This is an archive of the discontinued LLVM Phabricator instance.

AMDGPU: Fix broken FrameIndex handling
ClosedPublic

Authored by arsenm on Sep 7 2016, 7:40 PM.

Details

Summary

We were trying to avoid using a FrameIndex operand in non-pointer
operands in a convoluted way, and would break because of
using TargetFrameIndex. The TargetFrameIndex should only be used
in the case where it makes sense to fold it as part of the addressing
mode, otherwise it requires materialization like a normal constant.
This wasn't working reliably and failed in the added testcase, hitting
the assert when processing the frame index.

The TargetFrameIndex was coming from trying to produce an AssertZext
limiting the maximum stack size. I'm not sure this was correct to begin
with, because it is apparently possible to have a single workitem
dispatch that requires all 4G of private memory.

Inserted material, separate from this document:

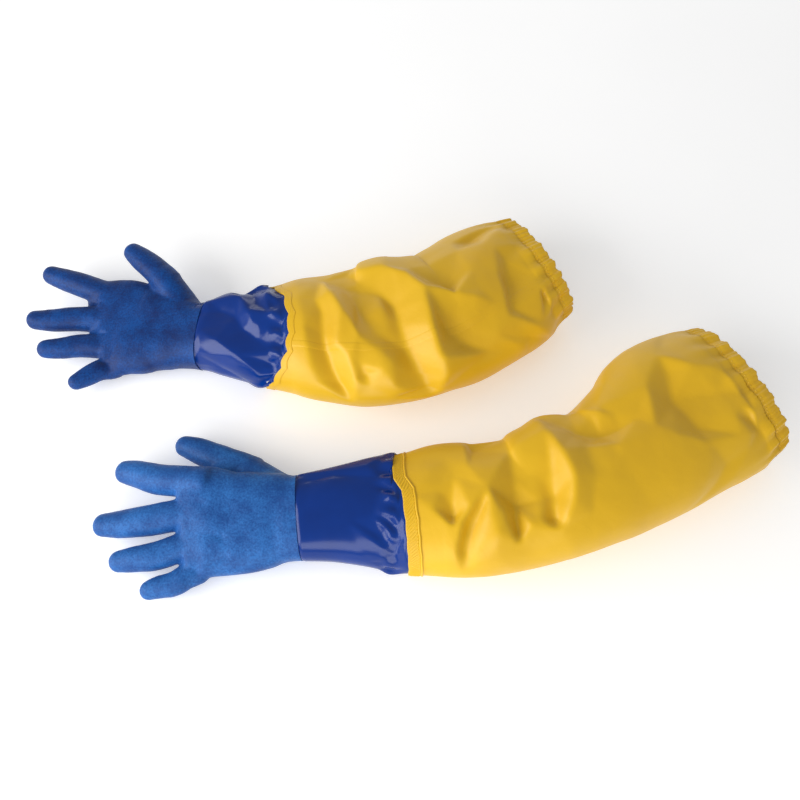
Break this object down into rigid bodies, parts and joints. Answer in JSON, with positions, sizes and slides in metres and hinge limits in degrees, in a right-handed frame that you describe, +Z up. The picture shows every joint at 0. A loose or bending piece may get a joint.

This mostly improves code but a few of the cases in
amdgpu.private-memory.ll are worse.

Diff Detail

Event Timeline

arsenm updated this revision to Diff 70637.Sep 7 2016, 7:40 PM
arsenm retitled this revision from to AMDGPU: Fix broken FrameIndex handling.
arsenm updated this object.
arsenm added a reviewer: tstellarAMD.
arsenm added a subscriber: llvm-commits.
arsenm updated this revision to Diff 70643.Sep 7 2016, 8:20 PM

Fix missing piece of patch and test changes that belong with later commit

arsenm added a comment.Sep 7 2016, 8:30 PM

Fix missing piece of patch and test changes that belong with later commit

Actually I think omitting the FrameIndex into addressing mode DAG folding and letting LocalStackSlotAllocation figure it out instead is where all of the improvements came from, so the original patch is probably better

ping, changing to folding frame indexes into memory instructions needs to be a separate patch

nhaehnle accepted this revision.Sep 17 2016, 7:04 AM
nhaehnle added a reviewer: nhaehnle.

LGTM

This revision is now accepted and ready to land.Sep 17 2016, 7:04 AM
arsenm closed this revision.Sep 17 2016, 9:18 AM

r281824